Maybe Obama just has to gamble on being who he is, I the meantime lets McCain show his own hand.

abi said...

Great post and discussion. Goes right to the heart of whether representative democracy is possible or even desirable if the reps can't be up-front with the voters.

I stand with the statement, "No good to anyone if he doesn’t stand for his belief either." Because the alternative is not only cynical, it's self-defeating.

You can also put voters in two drawers or boxes - one containing those voters who "have difficulty assimilating the ramifications of many issues," and the other for voters who are able to do so.

When the first lot realize they've been betrayed by the politician (eg, "Read my lips - no new taxes"), they rebel - only to be fooled again and again by the subsequent less-than-forthright pols they elect.

The second lot is acutely aware of the deceptions and the cynicism built into the system and is eventually disgusted by it and drops out.

The question becomes, which box contains the larger number of voters? I'd like to think the 2nd box does.

Lindsaylobe, Obama seemed to be a tell-it-like-it-is kind of pol until shortly after he wrapped up the nomination. His subsequent equivocations unsettled a lot of voters here in the US.

DK, shame on you. ;-)

Cart said...

I might post that porn policy story soon, just for DK. :)
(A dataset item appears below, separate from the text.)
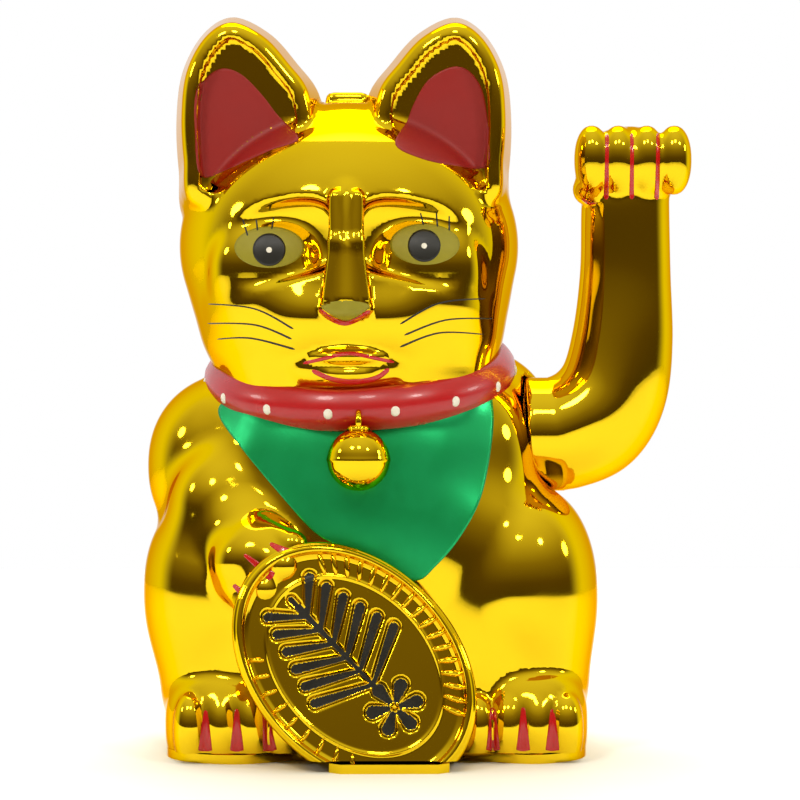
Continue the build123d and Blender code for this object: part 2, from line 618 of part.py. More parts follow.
def pendulum_lever() -> Part:
    """The arm-like lever fixed on the shaft, hanging down to the magnet."""
    x0, x1 = LEVER_X - LEVER_T / 2, LEVER_X + LEVER_T / 2
    seat_z = AXLE_Z - PENDULUM_L + MAGNET_H / 2
    lever = block(x0, x1, -LEVER_W / 2, LEVER_W / 2, seat_z, AXLE_Z)
    lever = lever + rod_x(5.5, x0 - 2.5, x1 + 2.5, 0, AXLE_Z)
    lever = lever + rod_z(MAGNET_R, seat_z, seat_z + 2.0, LEVER_X, 0)
    return lever - rod_x(AXLE_R, x0 - 5, x1 + 5, 0, AXLE_Z)


def pendulum_magnet() -> Part:
    """The disc magnet under the lever."""
    top = AXLE_Z - PENDULUM_L + MAGNET_H / 2
    return rod_z(MAGNET_R, top - MAGNET_H, top, LEVER_X, 0)


def counterweight() -> Part:
    """The steel block that threads on the lever and outweighs the raised arm."""
    z = AXLE_Z - WEIGHT_L
    mass = Box(WEIGHT_X, WEIGHT_Y, WEIGHT_Z).moved(Location((LEVER_X, WEIGHT_SHIFT, z)))
    mass = chamfer(mass.edges().filter_by(Axis.X), 1.5)
    return mass - block(LEVER_X - LEVER_T / 2, LEVER_X + LEVER_T / 2, -LEVER_W / 2, LEVER_W / 2, 0, AXLE_Z)


# ---------------------------------------------------------------- raised arm
ARM_SCREWS = [(FOREARM_X, 124.0), (FOREARM_X - 3, 97.0)]
ARM_STATIONS = [                     # x, z, tilt of the section, radius
    (56.0, AXLE_Z + 0.3, 12.0, ARM_R),
    (65.0, AXLE_Z + 4.8, 42.0, ARM_R + 0.9),
    (70.6, AXLE_Z + 13.5, 70.0, ARM_R - 0.2),
    (72.6, AXLE_Z + 26.0, 86.0, FOREARM_R + 0.2),
    (FOREARM_X, AXLE_Z + 44.0, 90.0, WRIST_R + 0.4),
    (FOREARM_X, WRIST_Z, 90.0, WRIST_R),
    (FOREARM_X + 0.6, WRIST_Z + 8.0, 90.0, WRIST_R - 0.4),
]
FINGERS_X = [FOREARM_X - 9.9, FOREARM_X - 2.7, FOREARM_X + 5.1, FOREARM_X + 12.6]


def arm_tube(inset: float) -> Part:
    """The bent tube from the root up to the wrist."""
    sections = []
    for x, z, tilt, radius in [(ARM_X + inset, AXLE_Z, 0.0, ARM_R)] + ARM_STATIONS:
        direction = (math.cos(math.radians(tilt)), 0, math.sin(math.radians(tilt)))
        sections.append(Wire.make_circle(radius - inset, Plane(origin=(x, 0, z), x_dir=(0, 1, 0), z_dir=direction)))
    return Part() + Solid.make_loft(sections)


def arm_body() -> Part:
    """The hollow arm and paw before it is split."""
    paw = (FOREARM_X + 1, -2.0, PAW_Z)
    outer = arm_tube(0) + egg(*paw, PAW_RX, PAW_RY, PAW_RZ)
    for x in FINGERS_X:
        outer = outer + egg(x, -10.0, PAW_Z + 2, 4.7, 7.5, 8.6)
    inner = arm_tube(ARM_WALL) + egg(*paw, PAW_RX - ARM_WALL, PAW_RY - ARM_WALL, PAW_RZ - ARM_WALL)
    return outer - inner


def arm_half(front: bool) -> Part:
    """One moulding of the arm with its hub seats, screw posts and screw holes."""
    ribs = rod_x(ARM_R - ARM_WALL / 2, HUB_END_X - 5, HUB_END_X - 3, 0, AXLE_Z)
    for x, z in ARM_SCREWS:
        ribs = ribs + (rod_y(BOSS_R, -30, 0, x, z) if front else rod_y(BOSS_R + 0.4, 0, 30, x, z))
    half = arm_body() + (ribs & (arm_tube(ARM_WALL / 2)))
    half = half - rod_x(HUB_R, ARM_X - 1, HUB_END_X, 0, AXLE_Z)
    for x, z in ARM_SCREWS:
        half = half - rod_y(SCREW_R, -9, 5, x, z) - rod_y(HEAD_R + FIT, 5, 30, x, z)
    return half & half_space(front)


def arm_hub() -> Part:
    """The plug between shaft and arm."""
    hub = rod_x(HUB_R, ARM_X, HUB_END_X, 0, AXLE_Z) + rod_x(HUB_R + 3, ARM_X + ARM_WALL, ARM_X + ARM_WALL + 2, 0, AXLE_Z)
    return hub - rod_x(AXLE_R, ARM_X - 1, HUB_END_X - 1, 0, AXLE_Z)


def arm_screws() -> Part:
    """The two screws that hold the arm's halves together, from behind."""
    screws = Part()
    for x, z in ARM_SCREWS:
        screw = rod_y(HEAD_R, 5, 5 + HEAD_H, x, z) + rod_y(SCREW_R, -8, 5.5, x, z)
        screws = screws + (screw - block(x - 1.6, x + 1.6, 5.7, 8, z - 0.35, z + 0.35))
    return screws


# ---------------------------------------------------------------- nodes
LEAD_Z = WELL_TOP_Z + 1.4
PINS_Z = BASE_T + SWITCH_H + 1.8


def nodes() -> dict[str, Part]:
    """Every separate piece, by node name."""
    base_screws = Part()
    for x, y in BOSSES_FRONT + BOSSES_BACK:
        base_screws = base_screws + screw_up(x, y, DOOR_Z, 13.0)
    bracket_screws = Part()
    for x, z in BRACKET_SCREWS:
        bracket_screws = bracket_screws + screw_back(x, BRACKET_Y, z, BRACKET_T + 7)
    contact_y = CELL_Y - 3.0
    plus_x = WELL_X1 - CONTACT_T / 2
    minus_x = WELL_X0 + CONTACT_T / 2
    return {
        "front_shell": shell(True),
        "back_shell": shell(False),
        "base_plate": base_plate(),
        "base_screws": base_screws,
        "battery_door": battery_door(),
        "battery_cell": cell(),
        "contact_positive": contact_plate(WELL_X1 - CONTACT_T),
        "contact_negative": contact_plate(WELL_X0),
        "contact_spring": contact_spring(),
        "switch_body": switch_body(),
        "switch_knob": switch_knob(),
        "circuit_board": circuit_board(),
        "board_screws": board_screws(),
        "coil_bobbin": coil_bobbin(),
        "coil_winding": coil_winding(),
        "transistor": transistor(),
        "capacitor": capacitor(),
        "resistor": resistor(),
        "lead_positive": lead([(plus_x, contact_y, LEAD_Z), (plus_x + 2.2, contact_y - 1, LEAD_Z + 2.4),
                               (19.0, 6.5, BOARD_Z + BOARD_T)]),
        "lead_negative": lead([(minus_x, contact_y, LEAD_Z), (minus_x + 2.0, contact_y - 4, LEAD_Z + 4),
                               (minus_x + 9, -4.0, LEAD_Z + 2), (SWITCH_X - 6, SWITCH_Y + 1, PINS_Z + 5),
                               (SWITCH_X - 3.5, SWITCH_Y, PINS_Z)]),
        "lead_switch": lead([(SWITCH_X + 3.5, SWITCH_Y, PINS_Z), (SWITCH_X + 6, SWITCH_Y - 0.5, PINS_Z + 4.5),
                             (4.0, SWITCH_Y - 1.5, PINS_Z + 6), (17.0, SWITCH_Y - 0.6, PINS_Z + 4),
                             (19.6, SWITCH_Y, BOARD_Z + BOARD_T)]),
        "pivot_bracket": pivot_bracket(),
        "bracket_screws": bracket_screws,
        "shaft_bushes": shaft_bushes(),
        "pivot_shaft": pivot_shaft(),
        "shaft_clip": shaft_clip(),
        "pendulum_lever": pendulum_lever(),
        "pendulum_magnet": pendulum_magnet(),
        "counterweight": counterweight(),
        "arm_front_half": arm_half(True),
        "arm_rear_half": arm_half(False),
        "arm_hub": arm_hub(),
        "arm_screws": arm_screws(),
    }


def main() -> None:
    """Write one STEP file per node."""
    os.makedirs("parts", exist_ok=True)
    for name, part in nodes().items():
        export_step(part, f"parts/{name}.step")


if __name__ == "__main__":
    main()
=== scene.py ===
"""A seated waving fortune cat in gold-metallised plastic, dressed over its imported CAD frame.

Lengths inside the classes are millimetres in the frame of the CAD model, and become metres
only when a mesh is made.
"""

from __future__ import annotations

import logging
import math
from dataclasses import dataclass, field, replace
from enum import Enum
from typing import Any, Callable, Iterable, Sequence

import bmesh
import bpy
import numpy as np
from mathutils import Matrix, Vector

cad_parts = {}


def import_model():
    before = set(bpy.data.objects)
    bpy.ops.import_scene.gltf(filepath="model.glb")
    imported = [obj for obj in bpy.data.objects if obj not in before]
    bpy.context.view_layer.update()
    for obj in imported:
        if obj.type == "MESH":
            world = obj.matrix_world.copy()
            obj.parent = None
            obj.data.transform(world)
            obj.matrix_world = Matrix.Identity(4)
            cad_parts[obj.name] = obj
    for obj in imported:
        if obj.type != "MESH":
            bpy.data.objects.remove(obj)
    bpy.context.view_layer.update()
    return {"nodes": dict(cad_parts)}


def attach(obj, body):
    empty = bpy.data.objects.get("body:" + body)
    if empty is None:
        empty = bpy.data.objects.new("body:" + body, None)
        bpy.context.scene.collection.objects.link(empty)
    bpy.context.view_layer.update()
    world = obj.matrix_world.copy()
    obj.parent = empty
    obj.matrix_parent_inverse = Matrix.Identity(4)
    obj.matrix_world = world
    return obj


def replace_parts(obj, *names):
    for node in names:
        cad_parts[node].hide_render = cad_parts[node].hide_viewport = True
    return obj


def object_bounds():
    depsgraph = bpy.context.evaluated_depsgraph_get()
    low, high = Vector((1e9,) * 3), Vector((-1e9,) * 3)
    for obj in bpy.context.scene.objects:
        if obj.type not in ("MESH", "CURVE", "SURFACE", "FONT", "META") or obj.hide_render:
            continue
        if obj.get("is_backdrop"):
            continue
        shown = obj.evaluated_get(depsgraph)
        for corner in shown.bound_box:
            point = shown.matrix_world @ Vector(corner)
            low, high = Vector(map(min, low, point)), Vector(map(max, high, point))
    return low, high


LOG = logging.getLogger("fortune_cat")
# Metres in a millimetre.
MM = 0.001
# A distance that counts as out of reach of every form, in millimetres.
FAR = 30.0
Point = tuple[float, float, float]
Flat = tuple[float, float]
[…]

On the real policy side, the media seem to be pandering to the publics short attention span on policy.
The stories on campaign intrigues and media bias are endless, but discussion of real issues difficult to find.
Now I don't regard Aussies as any more engaged or intellectual than Americans or any other national group, but...
Our media, well serious media, constantly engage in discussion of issues. We accept certain bias, but tend to balance arguments against each other.
How far these sort of discussions reach into the electorate is problematic, but at least the information is constantly out there.